Heading to the multiplex to buy a ticket to the latest blockbuster or perhaps to that unsung drama that’s too good to miss is starting to become popular, once again. In years past, many people with hearing loss were left out.
While the theatre provided an immersive, all-inclusive setting with awesome sound quality for the sound effects and music, the dialogue, along with half the story, fell by the wayside.
Many theatres offer captioning devices for the deaf and hard-of-hearing, but those devices often have technical issues. For instance, no matter how early you arrive at the show, you may not discover that your captioning device isn’t working until the movie is underway, because it may not work during the previews. So, since you can’t pause the film, you miss the beginning while you go back out to the concession stand and ask the attendant for a device that does work.
Enter open captions.
These are captions that work much the same way that subtitles do, except that, unlike TV viewers, theatre goers cannot turn them off. Everyone sees them. AMC has offered the largest rollout to date, in hundreds of its theatres. Not all showtimes will have open captions, but the captions are also not relegated to those hours where most people are unlikely to go see a movie.
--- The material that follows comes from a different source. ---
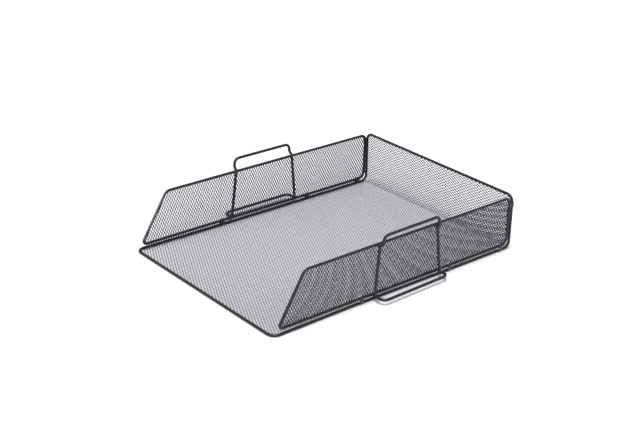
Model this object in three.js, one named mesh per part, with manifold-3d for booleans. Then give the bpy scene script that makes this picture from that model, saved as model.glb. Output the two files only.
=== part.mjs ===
// A desk letter tray of bent wire and expanded metal, whose two sides fold down over the base.
// Millimetres, +Z up. The open front faces -Y. The origin is on the desk, under the middle.
import * as THREE from 'three';
import Module from 'manifold-3d';
import { mergeVertices } from 'three/addons/utils/BufferGeometryUtils.js';

const wasm = await Module();
wasm.setup();

// Overall sizes, to the outside of the wires
const trayWidth = 254;
const trayDepth = 350;
const backHeight = 67.4;
const sideHeight = 65.9;

// Wire thicknesses
const frameWire = 3.2;
const loopWire = 3.4;

// Bends of the ring, which runs round the base and up round the back. Its base rails spread a
// little over the last stretch to the front.
const ringFrontBend = 9;
const ringFootBend = 8;
const ringTopBend = 8;
const ringSpread = 1.8;
const spreadRun = 110;
const spreadBend = 60;

// Side frames: daylight to the ring below the rail and behind the heel, the slanted front and the
// four bends. At the top the upright leans back until it meets the ring.
const sideGap = 1.9;
const heelGap = 1.5;
const sideSetback = 7.3;
const slantRun = 34.6;
const sideToeBend = 4;
const sideHeelBend = 9;
const sideTopBend = 7;
const sideBrowBend = 9;

// Stacking loops: place along the side, handle above the rim and foot at the bottom. The handle
// leans to one end of the loop, and the foot flares at the other.
const loopPlace = 10.2;
const loopHeight = 78.3;
const handleLength = 83.6;
const handleReach = 7.8;
const handleLean = 1.1;
const handleBend = 6.5;
const jogBend = 2.5;
const jogDrop = 1;
const legSpread = 95.8;
const footFlare = 3.2;
const footReach = 16.9;
const footLift = 4;
const footBend = 7;
const heelBend = 3;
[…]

Since the public presentation of most films is not captioned, and since captioning devices are often riddled with technical difficulties, AMCs desire to offer open captions throughout the theatre-going day in many theatres is cause for celebration.
It is difficult to tell, though, how acceptable the new captioning format will be to theatre-going audiences. Most audiences are like most people. They want everyone to join in on and, especially, enjoy the fun.